On the day of the newspaper blockade The Evening Standard gave XR co-founder Gail Bradbrook an opinion column in which she talked of protest and climate change. What rank hypocrisy. 

Read more: Extinction Rebellion – heroes or hypocrites? Inside the minds of the climate warriors

But my loss of faith in XR goes back much further. The organisation quickly appeared to degenerate into a bourgeois glee club. It seemed to lack any connection to the working class – and it’s the ordinary people of Britain who need persuaded that action on climate change has to happen. I shook my head in dismay at protests where XR members clad in red dresses with white-painted faces swanned around the streets, like some dreadful trustifarian art school improv.
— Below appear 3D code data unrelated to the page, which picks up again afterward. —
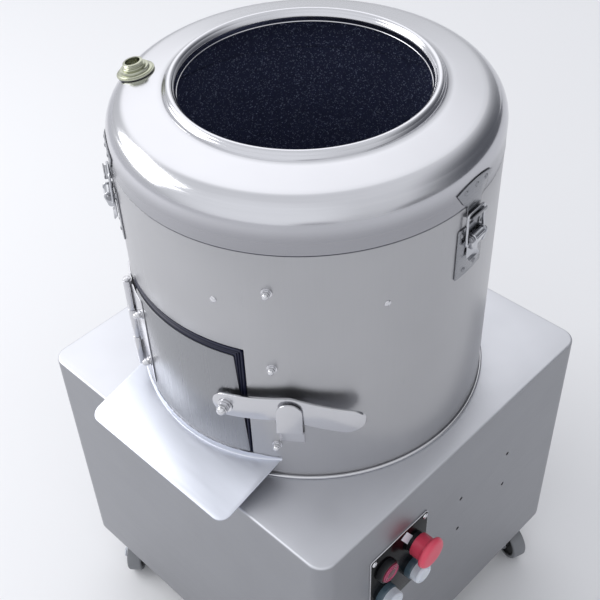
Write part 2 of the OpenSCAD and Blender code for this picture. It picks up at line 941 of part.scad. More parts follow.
module door_holes() {
    at_leaf_bolts(door_leaf_bolt_az)
        rod_x(bolt_r + seat_fit, liner_in - through, drum_r + 3 * leaf_t, small_fn);
    at_pivot()
        rod_x(pivot_r + seat_fit, liner_in - through, drum_r + door_t + through, small_fn);
}

// The door's outline, its free edge leaning out towards its foot
module door_outline() {
    half_w = drum_r * sin(door_half_angle);
    at_wall(door_az, drum_r / 2, 0)
        rotate([90, 0, 90])
            linear_extrude(height = drum_r)
                polygon([[-half_w, door_z_low], [half_w + door_lean, door_z_low], [half_w, door_z_high], [-half_w, door_z_high]]);
}

module discharge_door() {
    color("lightgray")
        difference() {
            intersection() {
                tube_sector(drum_r, drum_r + door_t, door_z_low, door_z_high, door_az, opening_half_angle);
                door_outline();
            }
            door_holes();
        }
}

module door_liner() {
    color("darkslategray")
        difference() {
            tube_sector(liner_in, drum_r - seat_fit, gasket_low + gasket_band, gasket_high - gasket_band, door_az, liner_half_angle);
            door_holes();
        }
}

module door_gasket() {
    color("black")
        difference() {
            tube_sector(gasket_in, drum_r - seat_fit, gasket_low, gasket_high, door_az, gasket_half_angle);
            tube_sector(gasket_in - through, drum_r + through, gasket_low + gasket_band - seat_fit, gasket_high - gasket_band + seat_fit, door_az, liner_half_angle + 0.05);
        }
}

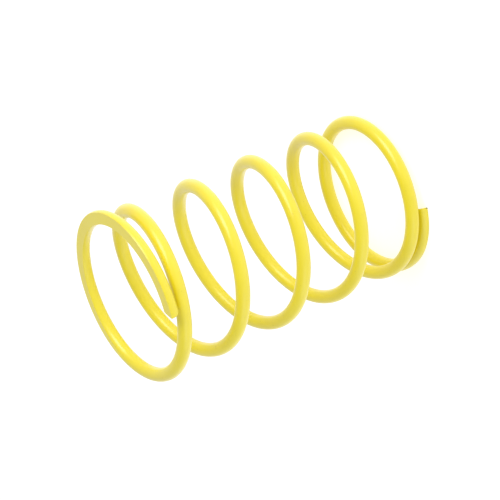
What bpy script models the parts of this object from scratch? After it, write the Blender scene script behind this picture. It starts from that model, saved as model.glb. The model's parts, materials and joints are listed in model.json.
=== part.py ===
"""A left-hand compression spring of round wire, standing on one end.

The spring is one wire. It is built as a chain of stretches of that wire: an end coil at each
end, closed against its neighbour and ground flat, and between them short stretches of the
active coils. Each stretch slides a little along the axis on the one below it, so the chain
closes up the way the coils of the real spring do.
"""

import math

import bmesh
import bpy

# ------------------------------------------------------- driving dimensions, in metres
WIRE_DIAMETER = 0.0040
COIL_RADIUS = 0.0227                    # from the coil's axis to the middle of the wire
TURNS = 5.984                           # of the whole wire, from tip to tip
PITCH = 0.02049                         # rise per turn of the active coils

# The wire stays level for part of a turn at each tip, then its rise grows to the full pitch.
LEVEL_TURNS_BOTTOM = 0.318
LEVEL_TURNS_TOP = 0.196
RAMP_TURNS = 1.30

# The lower tip is bent down a little, clear of its neighbour.
TIP_BEND = 0.00132
TIP_BEND_TURNS = 0.35

# The upper tip springs out a little from its neighbour, and the last turn eases back in.
TOP_TIP_ANGLE = math.radians(250.8)     # round the axis, from +X
TOP_FLARE = 0.065 * COIL_RADIUS
FLARE_TURNS = 1.15

# The seat faces: how deep each tip is ground.
GRIND_BOTTOM = 0.46 * WIRE_DIAMETER
GRIND_TOP = 0.25 * WIRE_DIAMETER

# The tips are cut at a slant, longest on the outside of the coil and on their upper side. Both
# are lengths along the wire to a length across it.
SLANT_OUT = 0.36
SLANT_UP = 0.22
SLANT_TURNS = 0.04                      # how far along the wire the slant is spread

# ------------------------------------------------------- the chain of stretches
END_TURNS = 1.25                        # the part of the wire that each end coil takes
LINKS = 24                              # slides from one end coil to the other
CUT_GAP = 0.0003                        # between neighbouring stretches
RINGS_PER_TURN = 50
SIDES = 14                              # corners of the wire's cross-section

YELLOW = (0.81, 0.69, 0.05, 1.0)

# ------------------------------------------------------- worked out from the above
WIRE_RADIUS = WIRE_DIAMETER / 2
ACTIVE_TURNS = TURNS - 2 * END_TURNS
LINK_TURNS = ACTIVE_TURNS / LINKS
STATIONS = 6000                         # for adding up the rise along the wire


def smooth(x):
    """0 below 0, 1 above 1, and an even curve between."""
    x = min(max(x, 0.0), 1.0)
    return x * x * (3 - 2 * x)


def rise_per_turn(turn):
    """At so many turns from the lower tip."""
    growing = smooth((turn - LEVEL_TURNS_BOTTOM) / RAMP_TURNS)
    fading = smooth((TURNS - turn - LEVEL_TURNS_TOP) / RAMP_TURNS)
    bend = min(turn / TIP_BEND_TURNS, 1.0)
    return PITCH * growing * fading + TIP_BEND / TIP_BEND_TURNS * 6 * bend * (1 - bend)


def add_up_rise():
    """Height of the wire's middle over the lower tip's middle, at even stations."""
    step = TURNS / STATIONS
    heights = [0.0]
    for i in range(STATIONS):
        heights.append(heights[-1] + step * rise_per_turn((i + 0.5) * step))
    return heights


RISE = add_up_rise()
LOWER_TIP_HEIGHT = WIRE_RADIUS - GRIND_BOTTOM
FREE_LENGTH = LOWER_TIP_HEIGHT + RISE[-1] + WIRE_RADIUS - GRIND_TOP


def wire_middle(turn):
    """Angle, radius and height of the wire's middle, so many turns from the lower tip."""
    place = turn / TURNS * STATIONS
    i = min(max(int(place), 0), STATIONS - 1)
    height = LOWER_TIP_HEIGHT + RISE[i] + (place - i) * (RISE[i + 1] - RISE[i])
    to_top = TURNS - turn
    radius = COIL_RADIUS + TOP_FLARE * (1 - smooth(to_top / FLARE_TURNS))
    return TOP_TIP_ANGLE + 2 * math.pi * to_top, radius, height


def slanted(turn, around):
    """Where along the wire a corner goes, so that the tips end in a slanting cut."""
    upper = turn > TURNS / 2
    to_tip = TURNS - turn if upper else turn
    side = 1 if upper else -1
    longer = SLANT_OUT * math.cos(around) + SLANT_UP * math.sin(around)
    near_tip = max(0.0, 1 - to_tip / SLANT_TURNS)
    return turn + side * near_tip * longer * WIRE_RADIUS / (2 * math.pi * COIL_RADIUS)


def wire_section(turn):
    """Corners of the wire's cross-section, each in its own plane through the coil's axis.

    The wire leans by its rise, so the section is a little taller than it is wide. Corners
    past a seat face are laid on it.
    """
    corners = []
    for k in range(SIDES):
        around = 2 * math.pi * (k + 0.5) / SIDES
        place = slanted(turn, around)
        angle, radius, height = wire_middle(place)
        lean = math.atan2(rise_per_turn(place), 2 * math.pi * radius)
        tall = WIRE_RADIUS / math.cos(lean)
        out = radius + WIRE_RADIUS * math.cos(around)
        up = height + tall * math.sin(around)
        up = min(max(up, 0.0), FREE_LENGTH)
        corners.append((out * math.cos(angle), out * math.sin(angle), up))
    return corners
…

Then XR self-destructively turned its sights on ordinary folk – clambering on to the roofs of trains to stop commuters getting to work. Of course transport is killing the environment, but persuade the people inside the train, don’t abuse them and turn them into enemies by making their struggle to earn a living more difficult. That action also had the added edge of hypocrisy. If Gail Bradbrook could fly 11,000 miles to holiday in Costa Rica why couldn’t Joe and Jane Public get the tube to work? Self-evidently, XR protests against the aviation industry.

The final straw for me, though, wasn’t the attack on a free press or the hypocrisy, idiocy, and hipster virtue-signalling, it was comments made by XR’s other co-founder Roger Hallam which emerged last week. Hallam was speaking of people in big business and governments when he said: “Maybe you should put a bullet through their head.”

I once admired XR as I thought it would take a righteous fight to those in power through non-violent civil disobedience, and win over the pubic by the force and dignity of its beliefs and behaviour. More fool me. The only saving grace is this: my commitment to fighting for the environment is stronger today than ever before. Betrayal can be a great reinforcer.